Open Source AI Definition Erodes the Meaning of “Open Source”

Bora M. Alper@lemmy.world · 4 days ago

Open Source AI Definition Erodes the Meaning of “Open Source”

TootSweet@lemmy.world · 4 days ago

I really can’t overstate how much respect I have for Kuhn and the SFC. If RMS and the FSF are the Free Software movement’s past, Kuhn and the SFC are it’s future, and I can’t imagine anyone better to carry that particular torch.

hendrik@palaver.p3x.de · 4 days ago

Oh, wow. Should be pretty obvious that something isn’t open source, …well… unless the source is open…

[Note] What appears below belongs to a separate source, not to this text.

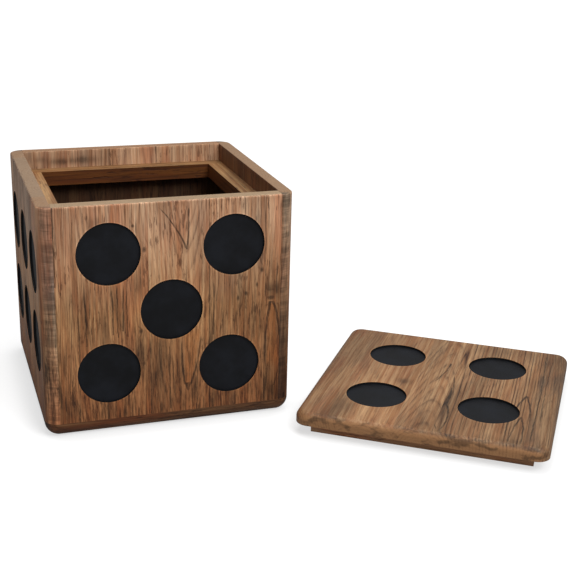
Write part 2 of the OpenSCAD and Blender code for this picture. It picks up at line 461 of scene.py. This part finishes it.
def wood(name, board, seed, pith=(0, -30), taper=0.05, spacing=4.6, wander=7, tone=1.0, red=0.3, grey=0.2,
         contrast=1.0, ring=0.65, specks=0.6, knots=(), lines=(), ambers=(), blots=(), pips=(), end=RIM_END,
         shade=None, roughness=0.5):
    """A board's material. Places and sizes are in mm. shade(t, where, place) gives one more factor."""
    material = bpy.data.materials.new(name)
    material.use_nodes = True
    material.node_tree.nodes.clear()
    t = Tree(material.node_tree)
    where = object_place(t)
    place = t.add("ShaderNodeMapping", {"vector_type": "TEXTURE"}, Vector=where, Location=board.origin,
                  Rotation=board.turn.to_euler()).outputs[0]
    push, knot_dark = knot_marks(t, place, knots)
    rings = t.use(GROWTH, Board=place, Pith_u=pith[0] * MM, Pith_w=pith[1] * MM, Taper=taper,
                  Spacing=spacing * MM, Wander=wander * MM, Push=push, Seed=seed)
    grain = t.use(GRAIN, Board=place, Seed=seed)

    colour = face_colour(t, rings, grain, red, grey, contrast, ring, specks)
    colour = t.mix(t.product(line_marks(t, place, ambers), 0.5), colour, AMBER)
    fibre = t.between(grain["Fibre"], 0.3, 0.7, 0.88, 1.1, smooth=False)
    swing = 0.24 * contrast
    fine = t.between(grain["Fine"], 0.34, 0.62, 1.0 + swing, 1.0 - swing, smooth=False)
    cloud = t.between(grain["Cloud"], 0.32, 0.68, 1.18, 0.78)
    factor = t.product(tone, blot_shares(t, place, blots), fibre, fine, cloud)
    colour = t.mix(1.0, colour, factor, "MULTIPLY")
    line_dark = line_marks(t, place, lines)
    dark = t.math("MAXIMUM", t.product(knot_dark, 0.85), t.product(line_dark, 0.78))
    colour = t.mix(dark, colour, BURNT)
    across = t.between(facing(t, board.turn.col[1]), 0.6, 0.95, 0.0, 0.95)
    colour = t.mix(across, colour, end_grain(t, place, rings, end, seed))
    if shade:
        colour = t.mix(1.0, colour, shade(t, where, place), "MULTIPLY")
    if pips:
        sunk, rim = around_pips(t, place, pips)
        # A painted highlight ring around each pip, where the eased edge catches the light
        colour = t.mix(1.0, colour, t.math("MULTIPLY_ADD", rim, 0.25, 1.0), "MULTIPLY")
        colour = t.mix(sunk, colour, PAINT)

    rough = t.between(grain["Streak"], 0.3, 0.7, roughness - 0.06, roughness + 0.1, smooth=False)
    height = t.total(t.product(rings["Ring"], -0.5), t.product(grain["Fine"], -0.5),
                     t.product(grain["Fibre"], 0.25), t.product(grain["Speck"], -0.5), t.product(dark, -1.5))
    bump = t.add("ShaderNodeBump", Strength=0.5, Distance=0.35 * MM, Height=height).outputs[0]
    shader = t.add("ShaderNodeBsdfPrincipled", Base_Color=colour, Roughness=rough, Normal=bump)
    shader.inputs["Specular IOR Level"].default_value = 0.3
    t.add("ShaderNodeOutputMaterial", Surface=shader.outputs[0])
    return material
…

CosmoNova@lemmy.world · 3 days ago

You would think that but even here on the Fediverse where many users have an affection for technology and are generally vary of AI, I‘ve seen people gobbling up the Open Source label when the model was open weights at best.

hendrik@palaver.p3x.de · edit-2 3 days ago

I’ve also had that. And I’m not even sure whether I want to hold it against them. For some reason it’s an industry-wide effort to muddy the waters and slap open source on their products. From the largest company who chose to have “Open” in their name but oppose transparency with every fibre of their body, to Meta, the curren pioneer(?) of “open sourcing” LLMs, to the smaller underdogs who pride themselves with publishing their models that way… They’ve all homed in on the term.

And lots of the journalists and bloggers also pick up on it. I personally think, terms should be well-defined. And open-source had a well-defined meaning. I get that it’s complicated with the transformative nature of AI, copyright… But I don’t think reproducibility is a question here at all. Of course we need that, that’s core to something being open. And I don’t even understand why the OSI claims it doesn’t exist… Didn’t we have datasets available until LLaMA1 along with an extensive scientific paper that made people able to reproduce the model? And LLMs aside, we sometimes have that with other kinds of machine learning…

(And by the way, this is an old article, from end of october last year.)

Bora M. Alper@lemmy.world · 4 days ago

That’s a really beautiful & concise way of putting it <3

obbeel@lemmy.eco.br · 3 days ago

You see this on GitHub already. People publish paper results and manuals, along with a few files, and treat that as if it were open source. And this isn’t limited to LLMs, people with CNN papers or crawlers and other results publish a few files and the results on GitHub as if it were open source. I think this is a clash between current scientific community thinking + Big Tech vs Free Software + Free Culture initiatives.

Additionally, you can’t expect something Microsoft/Meta touches to remain untainted for long.